In October 1984, Ruether joined nearly 100 theologians, ethicists, politicians, and ordained persons in signing “A Catholic Statement on Pluralism and Abortion.” Sponsored by Catholics for Choice (then known as Catholics for a Free Choice), the full-page New York Times advertisement declared “a diversity of opinions regarding abortion exists among committed Catholics.” Many theologians, the statement read, believed abortion “can sometimes be a moral choice.” Feminist theologian Margaret Farley, novelist Mary Gordon, and then-New York Gov. Mario Cuomo were among the signers. More than two dozen ordained persons also endorsed the statement: 24 nuns (including Farley, member of Sisters of Mercy), three brothers, and moral theologian Father Charles Curran as the lone Catholic priest.
Although the statement was not unequivocal in its stance on abortion, it was deliberate in its challenge of the teaching authority of the American bishops. Ruether later explained in “Catholics and Abortion: Authority vs. Dissent,” published in The Christian Century in 1985, that this truly was a “defense of Catholic legislators’ right of public dissent on abortion.” Catholic theologians and CFFC associates previously discussed making public statements, but it was the U.S. bishops’ targeted harassment of Rep. Geraldine Ferraro (D-N.Y.) that motivated this act of solidarity.

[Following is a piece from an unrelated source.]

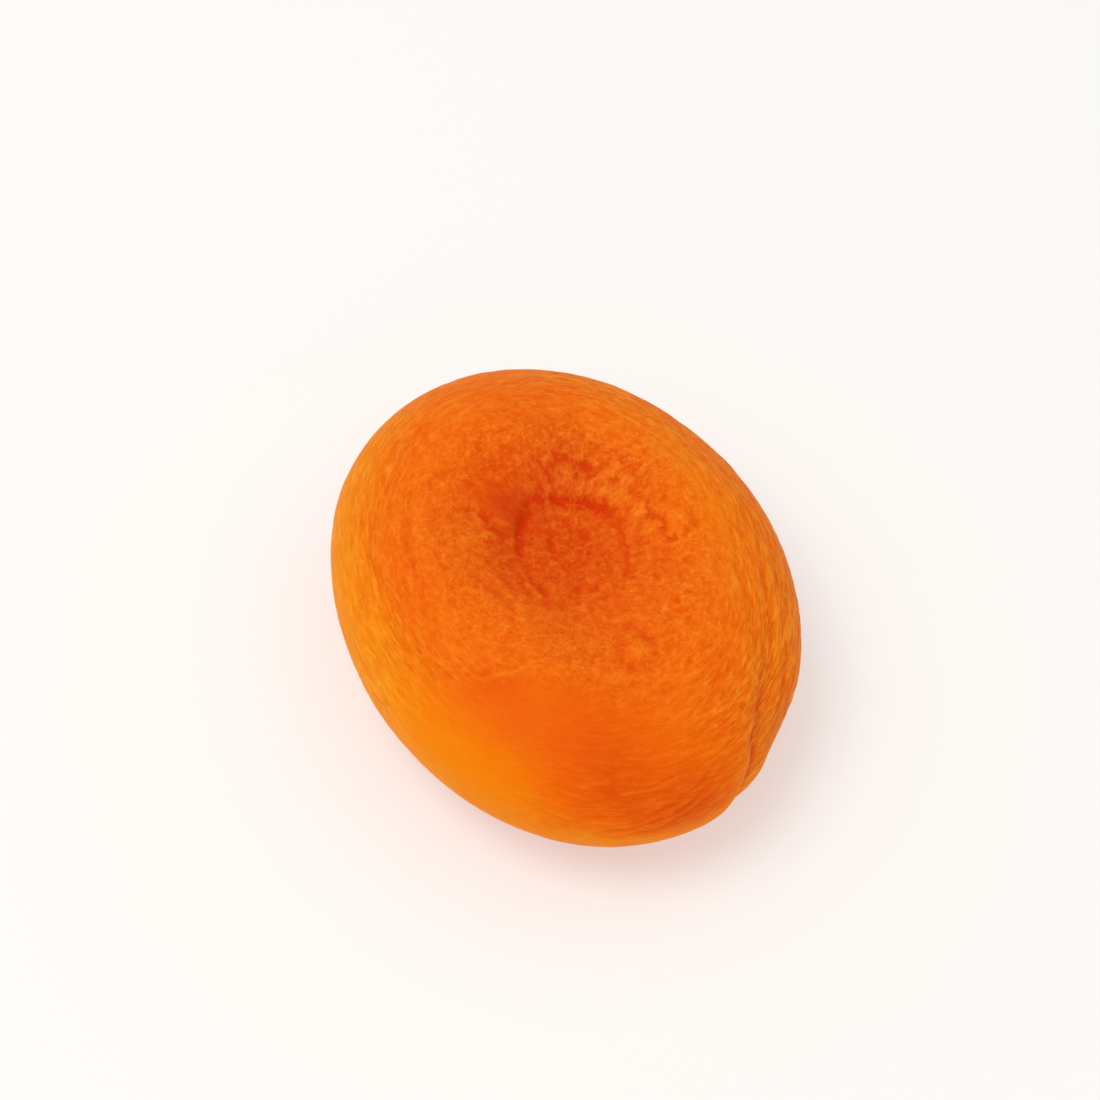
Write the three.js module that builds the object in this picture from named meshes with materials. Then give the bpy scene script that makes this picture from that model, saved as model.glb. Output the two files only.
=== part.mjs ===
// A whole pitted dried apricot, lying on its flatter side.
//
// The fruit dried as one piece, so it is one closed solid: a plump oval cushion with a dish in its
// upper face where the stone was pressed out, a shallow seam that crosses one end over the rim, and
// a small flat spot underneath where it rests.
//
// Frame: millimetres, +Z up, Y along the fruit with the seam's end at -Y, X across it.
// The origin is on the resting plane, under the middle of the fruit.

import * as THREE from "three";
import { mergeVertices } from "three/addons/utils/BufferGeometryUtils.js";

// Driving dimensions
const LENGTH = 43.4;
const WIDTH = 33.0;
const FULL_HEIGHT = 15.4; // before the dish and the flat spot are taken off

// The fruit seen from above
const PLAN_ROUNDNESS = 2.0; // 2 is an ellipse, more is squarer
const PLAN_LOBES = { count: 3, share: 0.006, turn: Math.PI / 6 };

// The fruit cut through its middle
const RIM_HEIGHT = 0.5 * FULL_HEIGHT; // where the fruit is widest
const FACE_ROUNDNESS = 2.45;
const BASE_ROUNDNESS = 2.25;
const FLAT_SPOT_DEPTH = 0.35; // how far the resting weight has pressed the base flat

// The dish in the upper face
const DISH = {
  x: 0.6,
  y: 0.9,
  depth: 3.9,
  reachX: 6.6, // where the wall is half way down
  reachY: 8.4,
  steepness: 3.6,
  corners: 5, // the skin gathers into a five-cornered floor
  cornerShare: 0.07,
  cornerTurn: 0.55,
};

// Soft swellings that gather round the dish
const SWELLINGS = [
  { count: 5, height: 0.22, turn: 2.2, at: 0.58, spread: 0.2 },
  { count: 7, height: 0.1, turn: 0.4, at: 0.8, spread: 0.16 },
];

// The seam, as places on the skin from the shoulder, over the rim, to underneath the -Y end
const SEAM = {
  depth: 0.34,
  width: 1.05,
  lip: 0.1, // the skin swells beside the seam
  lipAway: 2.6,
  places: [
    // angle round the fruit in degrees, height above the base
    { degrees: -36, height: 13.2 },
    { degrees: -50, height: 12.3 },
    { degrees: -60, height: 11.4 },
    { degrees: -67, height: 10.6 },
    { degrees: -72, height: 9.2 },
    { degrees: -75, height: 7.5 },
    { degrees: -78, height: 5.6 },
    { degrees: -83, height: 3.6 },
    { degrees: -90, height: 2.2 },
  ],
};

// Triangles: 20 * (SPLITS + 1) squared
const SPLITS = 20;

const halfLength = LENGTH / 2;
const halfWidth = WIDTH / 2;

function clamp01(value) {
  return Math.min(1, Math.max(0, value));
}

// A bell of height 1 that falls away over the width
function bell(distance, width) {
  return Math.exp(-((distance / width) ** 2));
}

// Distance from the middle to the rim, seen from above
function rimRadius(around) {
  const across = Math.abs(Math.cos(around) / halfWidth) ** PLAN_ROUNDNESS;
  const along = Math.abs(Math.sin(around) / halfLength) ** PLAN_ROUNDNESS;
  const oval = (across + along) ** (-1 / PLAN_ROUNDNESS);
  const { count, share, turn } = PLAN_LOBES;
  return oval * (1 + share * Math.cos(count * around - turn));
}

// The plump cushion, before the dish and seam: where the skin is in a direction from the middle
function cushionPoint(direction) {
  const around = Math.atan2(direction.y, direction.x);
  const outward = Math.hypot(direction.x, direction.y);
  const roundness = direction.z >= 0 ? FACE_ROUNDNESS : BASE_ROUNDNESS;
  const share =
    (outward ** roundness + Math.abs(direction.z) ** roundness) ** (-1 / roundness);
  const radius = rimRadius(around) * outward * share;
  const height = direction.z >= 0 ? FULL_HEIGHT - RIM_HEIGHT : RIM_HEIGHT;
  return new THREE.Vector3(
    radius * Math.cos(around),
    radius * Math.sin(around),
    RIM_HEIGHT + height * share * direction.z,
  );
}

// How far the upper face is pressed in at a place
function dishDepth(x, y) {
  const across = (x - DISH.x) / DISH.reachX;
  const along = (y - DISH.y) / DISH.reachY;
  const around = Math.atan2(along, across);
  const corners = 1 + DISH.cornerShare * Math.cos(DISH.corners * around - DISH.cornerTurn);
  const reach = Math.hypot(across, along) * corners;
  return DISH.depth / (1 + reach ** DISH.steepness);
}

// Height of the soft swellings at a place on the upper face
function swelling(around, outShare) {
  return SWELLINGS.reduce(
    (sum, s) =>
      sum + s.height * Math.cos(s.count * around - s.turn) * bell(outShare - s.at, s.spread),
    0,
  );
}

// The place on the plain cushion at an angle round the fruit and a height above the base
function cushionPlace({ degrees, height }) {
  const around = THREE.MathUtils.degToRad(degrees);
  const upper = height >= RIM_HEIGHT;
  const roundness = upper ? FACE_ROUNDNESS : BASE_ROUNDNESS;
  const rise = Math.abs(height - RIM_HEIGHT) / (upper ? FULL_HEIGHT - RIM_HEIGHT : RIM_HEIGHT);
  const radius = rimRadius(around) * (1 - rise ** roundness) ** (1 / roundness);
  return new THREE.Vector3(radius * Math.cos(around), radius * Math.sin(around), height);
}

const seamLine = new THREE.CatmullRomCurve3(SEAM.places.map(cushionPlace)).getSpacedPoints(160);

// How far the skin moves out at a place because of the seam; negative is inwards
function seamRelief(point) {
  const distances = seamLine.map((place) => place.distanceTo(point));
  const away = Math.min(...distances);
  const along = distances.indexOf(away) / (seamLine.length - 1);
  const strength = Math.sin(Math.PI * along) ** 0.7;
  const groove = SEAM.depth * bell(away, SEAM.width);
  const lips = SEAM.lip * bell(away - SEAM.lipAway, SEAM.width);
  return strength * (lips - groove);
}

// Outward slope of the plain cushion, good enough to push the skin in and out along
function outwardFrom(point) {
  return new THREE.Vector3(
    point.x / halfWidth ** 2,
    point.y / halfLength ** 2,
    (point.z - RIM_HEIGHT) / RIM_HEIGHT ** 2,
  ).normalize();
}

function skinPoint(direction) {
  const point = cushionPoint(direction);
  const around = Math.atan2(point.y, point.x);
  const outShare = Math.hypot(point.x / halfWidth, point.y / halfLength);
  const outward = outwardFrom(point);
  const upper = clamp01((point.z - RIM_HEIGHT) / (FULL_HEIGHT - RIM_HEIGHT));
  point.addScaledVector(outward, seamRelief(point));
  point.z += upper * (swelling(around, outShare) - dishDepth(point.x, point.y));
  point.z = Math.max(point.z, FLAT_SPOT_DEPTH);
  return point;
}

function apricotGeometry() {
  const sphere = new THREE.IcosahedronGeometry(1, SPLITS);
  sphere.deleteAttribute("normal");
  sphere.deleteAttribute("uv");
  const geometry = mergeVertices(sphere);
  const position = geometry.getAttribute("position");
  const direction = new THREE.Vector3();
  for (let i = 0; i < position.count; i += 1) {
    direction.fromBufferAttribute(position, i).normalize();
    position.setXYZ(i, ...skinPoint(direction));
  }
  // The flat spot goes to height 0, and the middle of the fruit over the origin.
  geometry.computeBoundingBox();
  const { min, max } = geometry.boundingBox;
  geometry.translate(-(min.x + max.x) / 2, -(min.y + max.y) / 2, -min.z);
  geometry.computeVertexNormals();
  return geometry;
}

const driedApricotSkin = new THREE.MeshStandardMaterial({
  color: "#e8781e",
  roughness: 0.55,
  metalness: 0,
});

const apricot = new THREE.Mesh(apricotGeometry(), driedApricotSkin);
apricot.name = "apricot";

const part = new THREE.Group();
part.add(apricot);

export default part;
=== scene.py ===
"""The looks of a whole pitted dried apricot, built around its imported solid.

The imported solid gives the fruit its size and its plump, dished form. This file lays a fine skin over
it, folds and wrinkles that skin as drying does, and gives it the colour and the soft, translucent
finish of dried apricot. Shapes are worked out in millimetres and placed in metres.
"""

import math
from typing import NamedTuple

import bmesh
import bpy
import numpy as np
from bpy.props import FloatProperty, FloatVectorProperty, IntProperty, PointerProperty
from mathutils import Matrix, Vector, noise
from mathutils.bvhtree import BVHTree


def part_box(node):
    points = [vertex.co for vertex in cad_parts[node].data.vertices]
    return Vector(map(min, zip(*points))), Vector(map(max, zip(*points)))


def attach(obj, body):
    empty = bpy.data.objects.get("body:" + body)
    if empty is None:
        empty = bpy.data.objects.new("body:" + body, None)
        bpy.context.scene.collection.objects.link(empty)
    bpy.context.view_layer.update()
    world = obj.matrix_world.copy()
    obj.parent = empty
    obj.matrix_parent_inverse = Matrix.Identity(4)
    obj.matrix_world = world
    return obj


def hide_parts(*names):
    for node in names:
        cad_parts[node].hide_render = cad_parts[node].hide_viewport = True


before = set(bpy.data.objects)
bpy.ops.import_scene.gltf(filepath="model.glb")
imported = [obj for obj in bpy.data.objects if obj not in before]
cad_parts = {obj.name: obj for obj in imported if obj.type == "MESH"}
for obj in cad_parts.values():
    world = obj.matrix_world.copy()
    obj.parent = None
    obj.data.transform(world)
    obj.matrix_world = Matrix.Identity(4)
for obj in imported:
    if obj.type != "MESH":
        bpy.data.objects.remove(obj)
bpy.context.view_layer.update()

bl_info = {
    "name": "Dried Apricot",
    "version": (1, 0, 0),
    "blender": (4, 5, 0),
    "location": "View3D > Sidebar > Apricot",
    "description": "Builds a dried apricot with a folded, finely wrinkled skin, and a plain studio",
    "category": "Object",
}

SOLID = "apricot"
MM = 0.001

# The fruit's own measures in millimetres, from its solid
LOW, HIGH = (np.array(corner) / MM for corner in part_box(SOLID))
HALF_WIDTH, HALF_LENGTH = (HIGH - LOW)[:2] / 2
THICKNESS = HIGH[2] - LOW[2]
MEAN_RADIUS = math.sqrt(HALF_WIDTH * HALF_LENGTH)
RIM_HEIGHT = 0.53 * THICKNESS
DISH_CENTRE = np.array([1.0, 0.8])
DISH_ROUNDNESS = 0.85  # its width as a share of its length
PLEAT_RADIUS = 5.5  # where the pleats round the dish are strongest
CHEEK = np.array([9.3, -17.4, 7.6])  # the middle of the lowered skin outside the seam
CHEEK_RADIUS = 4.2

# The skin's mesh and its folds
FINE_GRID, FINE_EDGE = 128, 0.18  # squares along the cube's edge, and how long that makes theirs
LIP_AWAY = 2.4  # where the lip beside a fold is highest, in half widths of the fold

# How the skin's relief shows in its colour: painted shade in folds, paler crests with painted highlight
CREST_HEIGHT = 0.07  # a crest this high is fully pale, partly as dry skin, partly as painted highlight
TUCK_DEPTH = 0.38  # a fold this deep gets the fold colour's full painted shade
USUAL_SWING = 0.25  # how far soft noise usually is from 0

# How wrinkled the skin is below the face: 0 is taut, 1 is as wrinkled as the face
FRONT_LEFT, FRONT_RIGHT, SIDES = 0.15, 0.32, 0.62


def linear(hex_colour, alpha=1.0):
    """An sRGB hex colour as linear red, green and blue, with alpha."""
    channels = [int(hex_colour[i : i + 2], 16) / 255 for i in (1, 3, 5)]
    return (
        *(c / 12.92 if c <= 0.04045 else ((c + 0.055) / 1.055) ** 2.4 for c in channels),
        alpha,
    )


# ---------------------------------------------------------------------------------------------
# What a user may change
# ---------------------------------------------------------------------------------------------


def length(name, description, millimetres):
    """A property for a length."""
    return FloatProperty(
        name=name,
        description=description,
        default=millimetres * MM,
        min=0.0,
        precision=5,
        subtype="DISTANCE",
        unit="LENGTH",
    )


def colour(name, description, hex_colour):
    """A property for a colour."""
    return FloatVectorProperty(
        name=name,
        description=description,
        default=linear(hex_colour),
        size=4,
        min=0.0,
        max=1.0,
        subtype="COLOR",
    )


def share(name, description, value):
    """A property for a share from 0 to 1."""
    return FloatProperty(
        name=name, description=description, default=value, min=0.0, max=1.0, subtype="FACTOR"
    )


class DriedApricotSizes(bpy.types.PropertyGroup):
    """Sizes of the skin's relief."""

    grid: IntProperty(
        name="Skin grid",
        description="Squares along each edge of the cube that the skin is rolled from",
        default=FINE_GRID,
        min=16,
        max=256,
    )
    rounding: length("Rounding", "How far the solid's flat facets are blended", 0.75)
    fold_depth: length("Fold depth", "Depth of the deepest folds in the dish", 0.36)
    pucker_height: length("Pucker height", "Height of the puckers beside the dish", 0.34)
    cheek_drop: length("Cheek drop", "How much lower the skin is outside the seam", 0.6)
    furrow_depth: length("Furrow depth", "Depth of the broad drying furrows", 0.12)
    wrinkle_depth: length("Wrinkle depth", "Depth of the fine wrinkles", 0.07)
    crepe_depth: length("Crepe depth", "Depth of the finest modelled wrinkles", 0.05)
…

When a Catholic politician has sway over the national Catholic voting bloc, the bishops pay attention; when a Catholic politician with national influence supports legal abortion, it gets personal. In 1984, Ferraro became the first woman and Italian American to appear on a presidential ticket. A Catholic, Ferraro had ruffled the cassocks of some members of the hierarchy—specifically, then-New York Archbishop John O’Connor.
Earlier in her congressional career, Ferraro worked with Catholics for a Free Choice in fostering discussions among her fellow Catholic members of Congress. Ferraro herself supported abortion rights but personally adhered to the Church’s teaching. In a short introduction to a CFFC pamphlet, tailored to Congressmembers, Ferraro acknowledged “the Catholic position on abortion is not monolithic and that there can be a range of personal and political responses to the issue.”

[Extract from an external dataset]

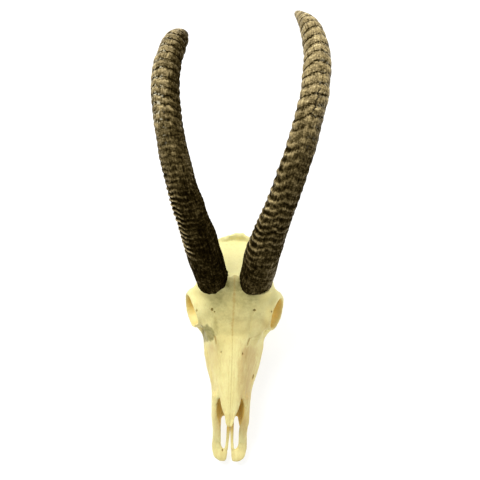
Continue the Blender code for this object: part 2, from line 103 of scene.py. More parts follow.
@dataclass(frozen=True)
class SkullFrame:
    """Millimetres on the skull: x from its midline, y from the nasal roots, z from the floor.

    Attributes:
        origin: where that frame's zero lies in the row frame, in metres.
    """

    origin: Vector

    @classmethod
    def measured(cls) -> "SkullFrame":
        """The frame that puts the hind end of the two nasal bones at NASAL_END."""
        low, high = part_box("nasal_right")[0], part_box("nasal_left")[1]
        return cls(Vector(((low.x + high.x) / 2, high.y - NASAL_END * MM, 0.0)))

    def to_mm(self, points: Array) -> Array:
        """Row frame metres as millimetres on the skull."""
        return (points - np.array(self.origin)) / MM

    def to_row(self, points: Array) -> Array:
        """Millimetres on the skull as row frame metres."""
        return np.asarray(points, float) * MM + np.array(self.origin)


SKULL = SkullFrame.measured()
LOW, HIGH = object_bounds()


def curve_through(rows: list, count: int) -> Array:
    """A Catmull-Rom curve through rows of numbers, read at even steps.

    Args:
        rows: the points that it passes.
        count: how many points are read.

    Returns:
        An array of count rows.
    """
    rows = np.asarray(rows, float)
    padded = np.vstack([2 * rows[0] - rows[1], rows, 2 * rows[-1] - rows[-2]])
    place = np.linspace(0, len(rows) - 1, count)
    step = np.minimum(place.astype(int), len(rows) - 2)
    t = (place - step)[:, None]
    a, b, c, d = (padded[step + k] for k in range(4))
    bend = (2 * a - 5 * b + 4 * c - d) * t**2
    return 0.5 * (2 * b + (c - a) * t + bend + (3 * b - a - 3 * c + d) * t**3)


def eased(values: tuple, count: int) -> Array:
    """A smooth curve through single numbers, read at even steps."""
    return curve_through([(value,) for value in values], count)[:, 0]


def read_rows(at: Array, places: Array, rows: Array) -> Array:
    """Rows of numbers that belong to rising places, read between those."""
    return np.stack([np.interp(at, places, column) for column in rows.T], -1)


def unit(rows: Array) -> Array:
    """Rows as vectors of length 1."""
    return rows / np.linalg.norm(rows, axis=1)[:, None]


def lumps(points: Array, size: float | tuple, seed: int) -> Array:
    """Smooth noise between -1 and 1.

    Args:
        points: where it is read.
        size: how far apart its lumps are, the same or one for each axis.
        seed: which noise it is.

    Returns:
        One number a point.
    """
    scaled = points / np.asarray(size, float)
    cell = np.floor(scaled).astype(np.int64)
    part = scaled - cell
    part = part * part * (3 - 2 * part)
    total = np.zeros(len(points))
    for corner in np.ndindex(2, 2, 2):
        at = (cell + corner).astype(np.uint64)
        code = at[:, 0] * np.uint64(73856093) ^ at[:, 1] * np.uint64(19349663)
        code ^= at[:, 2] * np.uint64(83492791) ^ np.uint64(seed * 2654435761 % 2**32)
        code = (code ^ (code >> np.uint64(13))) * np.uint64(1274126177)
        value = ((code ^ (code >> np.uint64(16))) & np.uint64(65535)).astype(float) / 32767.5 - 1
        total += np.prod(np.where(corner, part, 1 - part), axis=1) * value
    return total


def wander(points: Array, parts: tuple) -> Array:
    """Noise in two directions: the sum of parts, each a weight, a size and a seed."""
    ways = ([w * lumps(points, size, seed + k) for w, size, seed in parts] for k in (0, 1))
    return np.stack([sum(way) for way in ways], -1)


def off_centre(points: Array, centre: tuple, radii: Array | tuple) -> Array:
    """Squared distance of points from a centre, 1 at its radii."""
    return (((points - np.array(centre)) / np.array(radii)) ** 2).sum(1)


def blob(points: Array, centre: tuple, radii: tuple) -> Array:
    """A soft spot: 1 at its centre, fading to nothing past its radii."""
    return np.exp(-off_centre(points, centre, radii))


def bell(value: Array, width: float) -> Array:
    """1 where a value is nothing, fading to nothing past the width."""
    return np.exp(-((value / width) ** 2))


def ramp(value: Array, low: float, high: float) -> Array:
    """Rises smoothly from 0 at low to 1 at high."""
    t = np.clip((value - low) / (high - low), 0, 1)
    return t * t * (3 - 2 * t)


def fall(value: Array, low: float, high: float) -> Array:
    """Falls smoothly from 1 at low to 0 at high."""
    return ramp(-value, -high, -low)


def new_object(name: str, bm: BMesh) -> Object:
    """Puts a bmesh into the scene as an object, and frees it.

    Args:
        name: the object's name.
        bm: its mesh.

    Returns:
        The object.
    """
    mesh = bpy.data.meshes.new(name)
    bm.to_mesh(mesh)
    bm.free()
    made = bpy.data.objects.new(name, mesh)
    bpy.context.scene.collection.objects.link(made)
    return made


@contextmanager
def editing(obj: Object) -> Iterator[BMesh]:
    """An object's mesh as a bmesh, which is put back afterwards.

    Args:
        obj: the object.

    Yields:
        The bmesh.
    """
    bm = bmesh.new()
    bm.from_mesh(obj.data)
    yield bm
    bm.to_mesh(obj.data)
    bm.free()


def settled(obj: Object) -> Object:
    """Replaces an object's mesh by what its modifiers make of it.

    Args:
        obj: the object.

    Returns:
        The same object, without modifiers.
    """
    graph = bpy.context.evaluated_depsgraph_get()
    mesh = bpy.data.meshes.new_from_object(obj.evaluated_get(graph))
    obj.modifiers.clear()
    obj.data = mesh
    return obj


def combined(obj: Object, other: Object, operation: str) -> Object:
    """Applies a Boolean with a second closed object, which is then removed.

    Args:
        obj: the object that changes.
        other: the object that it is cut or trimmed by.
        operation: DIFFERENCE or INTERSECT.

    Returns:
        The changed object.
    """
    cut = obj.modifiers.new("cut", "BOOLEAN")
    cut.operation, cut.solver, cut.object = operation, "MANIFOLD", other
    settled(obj)
    bpy.data.objects.remove(other)
    return obj


def vectors(items: bpy.types.bpy_prop_collection, key: str) -> Array:
    """A vector of each of a mesh's items, such as the co of its vertices.

    Args:
        items: its vertices or their normals.
        key: the vector's name.

    Returns:
        One row an item.
    """
    flat = np.empty(len(items) * 3, np.float32)
    items.foreach_get(key, flat)
    return flat.reshape(-1, 3).astype(float)


def put_positions(mesh: bpy.types.Mesh, points: Array) -> None:
    """Moves a mesh's vertices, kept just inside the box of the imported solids.

    Args:
        mesh: the mesh.
        points: where they go, in the row frame.
    """
    edge = 0.00005
    inside = np.clip(points, np.array(LOW) + edge, np.array(HIGH) - edge)
    mesh.vertices.foreach_set("co", inside.astype(np.float32).ravel())
    mesh.update()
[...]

O’Connor and his circle of bishops allegedly weren’t too concerned about Ferraro’s position until Walter Mondale chose her as his running mate. Only then did the bishops amp up their campaign against Ferraro. In August 1984, the bishops’ conference, then led by Bishop James Malone of Ohio, released a statement aimed at Ferraro and other public dissenters, including Mario Cuomo, though they didn’t refer to any politicians by name. The bishops claimed they needed to correct what they saw as an impossible, fallible stance, that “this implied dichotomy—between personal morality and public policy—is simply not logically tenable.” The real trouble with Catholic politicians like Ferraro and Cuomo, Pelosi and Joe Biden, in other words, is their public support of abortion care and their status as Catholics. The latter is a status whose increasing political capital has much to gain—and to lose.

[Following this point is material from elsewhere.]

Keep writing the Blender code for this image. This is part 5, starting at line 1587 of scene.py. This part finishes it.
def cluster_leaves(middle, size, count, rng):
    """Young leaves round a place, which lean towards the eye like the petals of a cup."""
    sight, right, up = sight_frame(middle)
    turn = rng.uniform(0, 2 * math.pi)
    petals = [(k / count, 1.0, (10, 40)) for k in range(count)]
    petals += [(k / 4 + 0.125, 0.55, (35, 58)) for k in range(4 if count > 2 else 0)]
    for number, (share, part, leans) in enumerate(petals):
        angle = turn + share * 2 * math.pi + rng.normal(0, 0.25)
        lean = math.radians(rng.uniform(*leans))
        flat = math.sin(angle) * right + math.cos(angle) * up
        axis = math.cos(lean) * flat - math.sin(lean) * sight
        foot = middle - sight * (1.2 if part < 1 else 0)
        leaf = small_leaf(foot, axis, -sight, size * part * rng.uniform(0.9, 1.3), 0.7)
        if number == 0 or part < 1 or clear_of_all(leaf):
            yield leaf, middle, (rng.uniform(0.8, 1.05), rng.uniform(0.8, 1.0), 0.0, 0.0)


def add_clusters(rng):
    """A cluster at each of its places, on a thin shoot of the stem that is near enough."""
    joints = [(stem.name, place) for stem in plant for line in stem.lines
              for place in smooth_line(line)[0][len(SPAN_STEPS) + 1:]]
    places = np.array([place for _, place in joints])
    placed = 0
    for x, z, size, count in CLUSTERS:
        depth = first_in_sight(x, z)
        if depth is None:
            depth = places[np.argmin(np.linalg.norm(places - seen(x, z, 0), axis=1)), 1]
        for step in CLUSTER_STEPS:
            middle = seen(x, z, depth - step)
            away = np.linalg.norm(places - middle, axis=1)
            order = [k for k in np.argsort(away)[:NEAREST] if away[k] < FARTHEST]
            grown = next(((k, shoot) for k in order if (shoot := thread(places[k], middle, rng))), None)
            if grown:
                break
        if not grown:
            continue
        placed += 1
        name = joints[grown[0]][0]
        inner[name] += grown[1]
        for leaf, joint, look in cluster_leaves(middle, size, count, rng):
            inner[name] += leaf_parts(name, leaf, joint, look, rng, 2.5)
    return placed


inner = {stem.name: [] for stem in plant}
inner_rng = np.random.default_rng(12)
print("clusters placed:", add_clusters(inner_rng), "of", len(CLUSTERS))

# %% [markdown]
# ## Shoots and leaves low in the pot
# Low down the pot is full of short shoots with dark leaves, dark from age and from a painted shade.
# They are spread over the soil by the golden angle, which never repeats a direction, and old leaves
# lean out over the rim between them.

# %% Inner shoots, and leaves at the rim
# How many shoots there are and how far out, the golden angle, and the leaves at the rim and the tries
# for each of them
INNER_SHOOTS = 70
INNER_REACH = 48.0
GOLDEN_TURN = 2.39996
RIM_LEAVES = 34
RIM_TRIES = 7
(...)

Are we witnessing history repeat itself or are the 21st century communion-abortion wars the obvious trajectory of the bishops’ control over American Catholics in public life? The 1984 New York Times statement didn’t rock the national political arena as much as the current communion fights do, which is actually a testament to how much the bishops’ conference and Catholic politicians have grown in power (with the House speaker, the president, and the majority of the Supreme Court now identifying as Catholic).
But the fallout from the 1984 statement does set the stage for the current political and theological climate. A wave of employment terminations and admonishments followed the statement’s publication; theologians lost their jobs (even tenured positions, in the case of Father Curran, who the Vatican declared unfit to teach Catholic theology); religious sisters were staving off excommunication; and the Vatican intensified its penalties for supporting abortion, whether publicly as a theologian or politician, or quietly as an ordinary lay Catholic. By 1985, Ruether noted that the tide was changing: For both the Catholic hierarchy and laypeople, this was no longer about “the question of pluralism on abortion,” but the “right of dissent itself.”
It’s worth noting that the Vatican’s most conservative members at the time—including Pope John Paul II and Cardinal Joseph Ratzinger, the future Pope Benedict XVI—did not gain everything they wanted. There were concerns that the Vatican would declare Humanae Vitae, the 1968 encyclical reaffirming the church’s ban on artificial contraception and abortion, “infallible.” The infallibility of that document—as well as other papal documents on issues of sexuality and reproduction—is still debated. If those teachings are not considered infallible, then, theologians such as Ruether and Curran argued, Catholics can dissent against the church and remain in good faith, even on the issue the bishops have chosen as the singular litmus test of Catholic identity.
Yet perhaps the either/or position is unavoidable now for American Catholics: At a time when Roe will likely fall, and Catholics have substantial representation in the legislative, judicial, and executive branches, the choice to remain silent carries almost as high stakes as the choice to dissent.